Exclusivo: Carandina – Tudo Vai Dar Errado
“Se tudo der certo, tudo vai dar errado”, acho que nenhuma outra frase seria capaz de sintetizar tão bem o espírito do primeiro disco do cantor e compositor Carandina. 95% das pessoas que lerem isso se sentirão inclinadas a focar apenas no pessimismo que ela denota. No entanto, existirá ainda esse 5% que não hesitará em indicar justamente a beleza que está conotada, aquilo que está nas entrelinhas da sentença.

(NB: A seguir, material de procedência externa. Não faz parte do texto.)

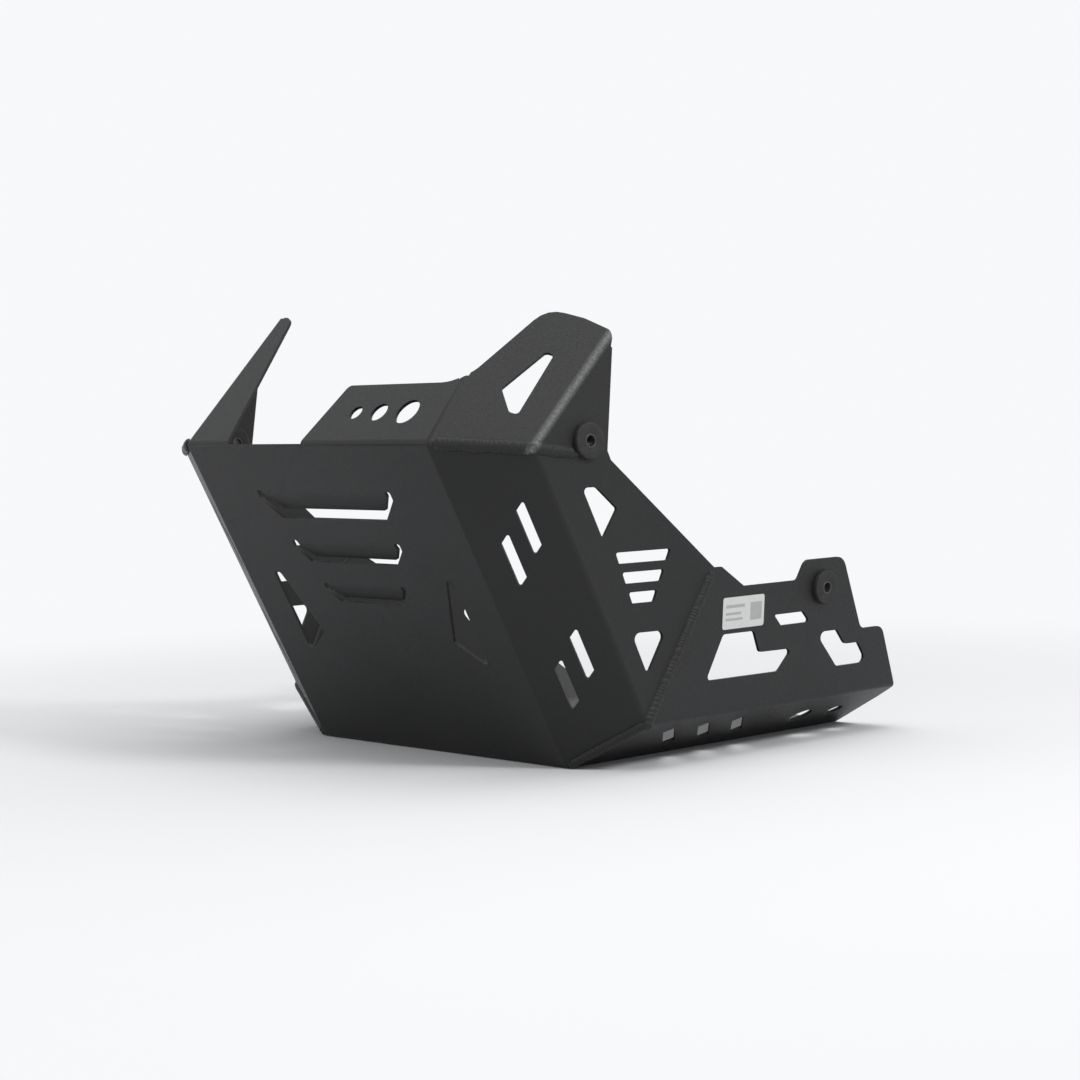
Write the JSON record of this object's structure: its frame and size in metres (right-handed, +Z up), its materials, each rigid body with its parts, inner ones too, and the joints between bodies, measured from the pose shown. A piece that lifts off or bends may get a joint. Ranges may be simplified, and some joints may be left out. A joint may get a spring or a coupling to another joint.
{
  "type": "motorcycle engine guard",
  "caption": "Folded and welded sheet-metal engine guard with louvred front, pierced chamfered sides and rubber-bushed bolt holes.",
  "frame": {"origin": "middle of the plan box at the underside of the floor panel", "axes": "+Z up, +X to the motorcycle's left side, -Y towards the front of the motorcycle"},
  "size_m": [0.3686, 0.3788, 0.2924],
  "materials": {
    "powder_coat": "fine-textured matte black powder coat",
    "bush_rubber": "matte black moulded rubber",
    "sleeve_steel": "black passivated steel",
    "label_film": "satin pale silver film with plain blocks of tone"
  },
  "bodies": {
    "root": {"guard_shell": "powder_coat", "bush_upper_left": "bush_rubber", "bush_upper_right": "bush_rubber", "bush_rear_left": "bush_rubber", "bush_rear_right": "bush_rubber", "sleeve_upper_left": "sleeve_steel", "sleeve_upper_right": "sleeve_steel", "sleeve_rear_left": "sleeve_steel", "sleeve_rear_right": "sleeve_steel", "label": "label_film"}
  },
  "joints": []
}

“Tudo Vai Dar Errado” não é uma ode à infelicidade e cinismo; trata-se antes de um lampejo de lucidez de alguém que não tem medo de encarar, aquilo que o escritor e filósofo francês Albert Camus chamava de o absurdo da vida, sem o menor ar fatalista ou blasé.
Hoje em dia, felicidade pode ser comprada no supermercado, diluída em barras de chocolate, garrafas de cerveja ou maços de cigarro. Felicidade como bem de consumo, não como estado de espírito. Se antes, digamos lá para o início do século XIX, a tristeza e melancolia estavam em voga, hoje em dia é essa urgência por felicidade insossa que está sob os holofotes. “Sorria mais”, dizem as placas e assim fazemos, enquanto o carro da existência segue o curso dessa estrada sem saída em alta velocidade.

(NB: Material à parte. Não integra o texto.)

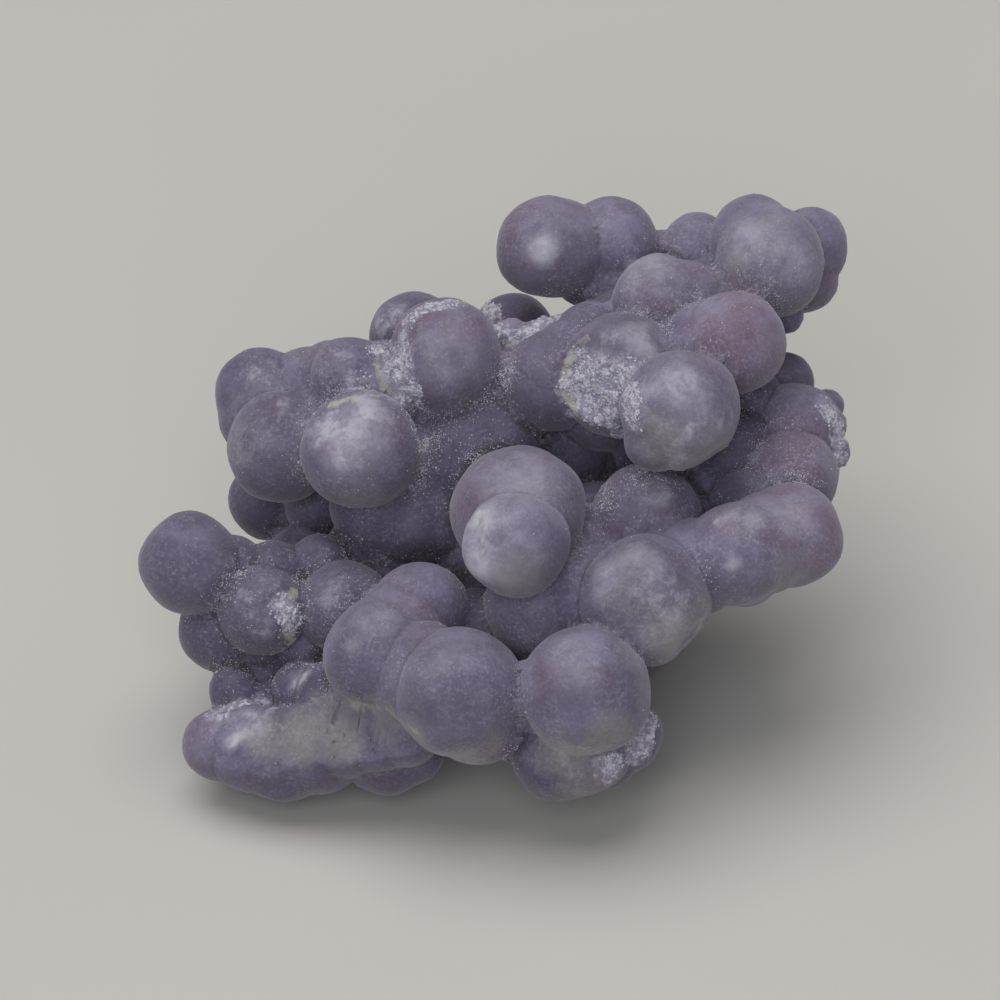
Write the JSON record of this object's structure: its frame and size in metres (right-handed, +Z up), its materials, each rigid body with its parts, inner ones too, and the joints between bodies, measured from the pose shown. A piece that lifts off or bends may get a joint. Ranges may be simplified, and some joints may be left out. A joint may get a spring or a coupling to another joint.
{
  "type": "grape agate",
  "caption": "Botryoidal chalcedony specimen: a leaning cluster of grown-together round lobes on a small flat cut.",
  "frame": {"origin": "middle of the bounding box's underside, on the surface that the flat cut rests on", "axes": "+X runs to the right along the cluster's length, +Y away from the viewer, +Z up from the flat cut"},
  "size_m": [0.0384, 0.0298, 0.0244],
  "materials": {
    "chalcedony": "matte, slightly translucent mauve with white druse in the creases"
  },
  "bodies": {
    "root": {"grape_agate": "chalcedony"}
  },
  "joints": []
}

Misturando bossa e spleen, Carandina consegue um gingado triste, como se Baudelaire arriscasse a sambar ou como se João Gilberto e Alphonse de Lamartine dividissem um drinque em algum bar atemporal. É possível encontrar também ecos da tradição de sambistas e bambas, que são aqui reconstruídos de maneira peculiar e intimista. As letras são introspectivas e convidam o ouvinte a uma viagem pelo mundo particular do autor delas, uma viagem onde Carandina não se coloca como guia, responsável por apontar isso ou aquilo no meio do caminho, mas como mais um passageiro desse carro. Um dos mais atentos, talvez.

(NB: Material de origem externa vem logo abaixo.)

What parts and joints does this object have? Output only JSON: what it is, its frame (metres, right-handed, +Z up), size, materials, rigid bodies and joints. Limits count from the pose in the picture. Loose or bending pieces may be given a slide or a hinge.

Não existe também uma defesa da introspecção como única maneira de “saudável” de encarar o mundo e suas balizas. O individualismo de “Tudo Vai Dar Errado” é, em parte, apenas aparente. O centro de sua gravidade poética está na capacidade de criar obras abertas, onde cada um de nós pode se reconhecer ou se estranhar sem culpa, sem a obrigação de dar sorrisos amarelos.
O disco, que acaba de ser lançado pela Grama Records, chega depois de Carandina ter participado de discos de Phillip Long como guitarrista e arranjador e expõe um talentoso e competente artista que tem muito mais a dizer do que as costumeiras rimas fáceis e frases bonitinhas do insistente momento de – parafraseando César Lacerda – síndrome de Amelie Poulain pelo qual a música nacional vem passando.
Quanto aqueles 95% de “otimistas” restantes, fica o convite em forma de música para a reflexão. Quem sabe assim consigam perceber que nem tudo é assim, preto no branco e que nem tudo nessa vida são flores… graças a deus.